I learned something about myself the other day. I mean, it really sank in. It was an insight.
I was running the vegetable juicer when Heaven Admin came in with groceries! I went over to the opposite counter that the bags of groceries were on and pulled out each item and oohed and aahed over each one. "Ginger root! Spinach! Carrots! Eggs..."
Meanwhile, Heaven Admin calmly came over and turned off the juicer.
I had totally forgotten about it. My whole attention was on the groceries.
You realize that this happens sometimes, once in a whle, when I'm rinsing dishes, for example.

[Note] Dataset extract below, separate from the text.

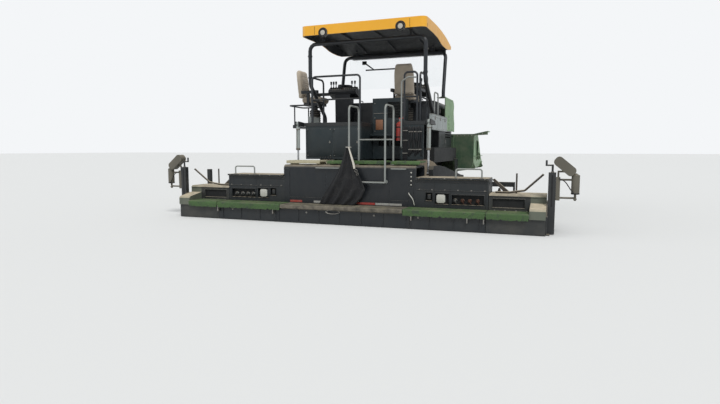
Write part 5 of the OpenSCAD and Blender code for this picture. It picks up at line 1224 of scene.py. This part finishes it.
def end_units():
    """Trim of the sliding end units, their gates and their sensors, with painted shade at the back of each
    unit's opening.
    """
    for side, word in SIDES:
        body = f"end_{word}"
        trim = Form(f"end_trim_{word}", "end_green", body)
        trim.surround(side, *END_OPENING)
        trim.box((side * 2510, FACE_Y - 16, END_TOP - 40), (side * 3395, FACE_Y + 2, END_TOP - 26), 3)
        trim.done()
        metal = Form(f"end_bolts_{word}", "bolt_steel", body)
        metal.bolts([(side * (2600 + k * 170), FACE_Y, 330) for k in range(5)], REAR, 9, 6)
        gate_x = side * (END_X + 16.3)
        for y in (260, 500, 740, 980, 1220):
            metal.bolt((gate_x, y, 400 if 300 < y < 1100 else 280), (side, 0, 0), 10, 6)
        metal.band(16.5, 24, -4, 10, (side * POST_X, SENSOR_Y, 974), UP, 24)
        metal.done()
        dark = Form(f"end_seams_and_opening_shade_{word}", "seam_dark", body)
        dark.box((side * 3460, 258.6, 440), (side * 3483, 262, 930), 1, 1)
        # Painted shade: a dark sheet at the back of the end unit's opening.
        dark.box((side * 2569, FACE_Y + 22, 381), (side * 3069, FACE_Y + 25, 519), 0)
        dark.done()
        x0, y = SENSOR_X - 280, SENSOR_Y
        wraps = Form(f"sensor_wraps_{word}", "rubber", body)
        wraps.lathe([(60, -10), (62, -8), (62, 8), (60, 10)], (side * SENSOR_X, y, 650), UP, 32)
        wraps.tube(bend([(side * (x0 + 40), y - 42, 880), (side * (x0 + 130), y - 80, 840),
                         (side * (x0 + 220), y - 64, 700), (side * (x0 + 272), y - 56, 640)], 60), 8, 12)
        wraps.done()
        eye = Form(f"sensor_eye_{word}", "sensor_dust", body)
        eye.lathe([(0, 26), (26, 22), (44, 8), (60.5, 2), (60.5, -6)], (side * SENSOR_X, y, 930), UP, 32)
        eye.lathe([(18, 6), (52, 2), (60.5, -4)], (side * SENSOR_X, y, 640), DOWN, 32)
        eye.band(18, 26, -2, 14, (side * SENSOR_X, y, 560), UP, 24)
        eye.done()


def lift_cylinders():
    """Gland, ports and grease caps of the lift cylinders."""
    along = (Vector(LIFT_LOW) - Vector(LIFT_TOP)).normalized()
    for side, word in SIDES:
        top = Vector(LIFT_TOP) + Vector((side * LIFT_X, 0, 0))
        gland = Form(f"lift_gland_{word}", "bare_steel", f"lift_barrel_{word}")
        end = top + along * BARREL_L
        gland.lathe([(20.6, 2), (34, 2), (42, -4), (42, -34), (38, -38)], end, along, 32)
        gland.band(37.5, 42, -8, 8, top + along * 110, along)
        for reach in (130, 490):
            port = top + along * reach
            gland.rod(port + Vector((0, -36, 0)), port + Vector((0, -58, 0)), 10, 12)
        gland.tube([top + along * (130 + 36 * k) + Vector((0, -54, 0)) for k in range(11)], 6, 10)
        gland.done()


def set_camera():
    lens = bpy.data.cameras.new("camera")
    lens.lens = CAMERA_LENS
    lens.sensor_width = 36.0
    lens.clip_end = 500.0
    camera = placed("camera", lens)
    camera.location = CAMERA_PLACE
    camera.rotation_euler = (math.pi / 2 + CAMERA_PITCH, 0.0, CAMERA_TURN)
    bpy.context.scene.camera = camera


def set_light():
    """A pale backdrop whose light on the machine is dimmer than the backdrop itself, and the suns."""
    scene = bpy.context.scene
    scene.view_settings.view_transform = "Standard"
    world = bpy.data.worlds.new("studio")
    world.use_nodes = True
    scene.world = world
    tree = world.node_tree
    tree.nodes.clear()
    lit = wired(tree, "ShaderNodeBackground", {"Color": srgb("eef2f6"), "Strength": 0.62})
    seen = wired(tree, "ShaderNodeBackground", {"Color": srgb("f4f6f8"), "Strength": 1.0})
    rays = wired(tree, "ShaderNodeLightPath").outputs
    either = wired(tree, "ShaderNodeMath", {0: rays["Is Camera Ray"], 1: rays["Is Transmission Ray"]},
                   operation="MAXIMUM")
    blend = wired(tree, "ShaderNodeMixShader",
                  {"Fac": either.outputs[0], 1: lit.outputs[0], 2: seen.outputs[0]})
    wired(tree, "ShaderNodeOutputWorld", {"Surface": blend.outputs[0]})
    for name, strength, angle, pitch, turn in SUNS:
        lamp = bpy.data.lights.new(name, "SUN")
        lamp.energy = strength
        lamp.angle = math.radians(angle)
        placed(name, lamp).rotation_euler = (math.radians(pitch), 0.0, math.radians(turn))


def set_floor():
    shape = bmesh.new()
    bmesh.ops.create_grid(shape, x_segments=1, y_segments=1, size=150.0)
    floor = placed("floor", as_mesh(shape, "floor"))
    shape.free()
    floor.data.materials.append(Shader("floor").done(srgb("dcdcda"), 0.9))


for make in (set_camera, set_light, set_floor, canopy, seat_pads, seat_details, consoles, cabinet,
             rear_walls, extinguisher, tool_boxes, hood, crawlers, conveyor_chains, hopper_wings, push_beam,
             augers, screed_trim, sole_details, side_box_details, mats, ladder, tarp, end_units,
             lift_cylinders):
    make()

Something interrupts, and I'm gone. I totally forget that the water's running. It's totally out of my consciousness. When the new delight is done, then I would turn back and am astonished to see the water still running. I would go back to the sink saying out loud:
"Holy moly, I left the water running."
I don't think this means I'm ADD. It doesn't, does it?
I'm not irresponsible. Yet, what is this?
It would be nice if this meant I'm truly being in the moment, but I don't think that's quite it.
Okay, I don't seem to be able to do two things at once. Does that mean that I flit?
I am a child. This is what children do. I know it says somewhere to be like the little child, but this is not what the speaker had in mind.
So, what to do, what to do?
Does anyone else ever have this?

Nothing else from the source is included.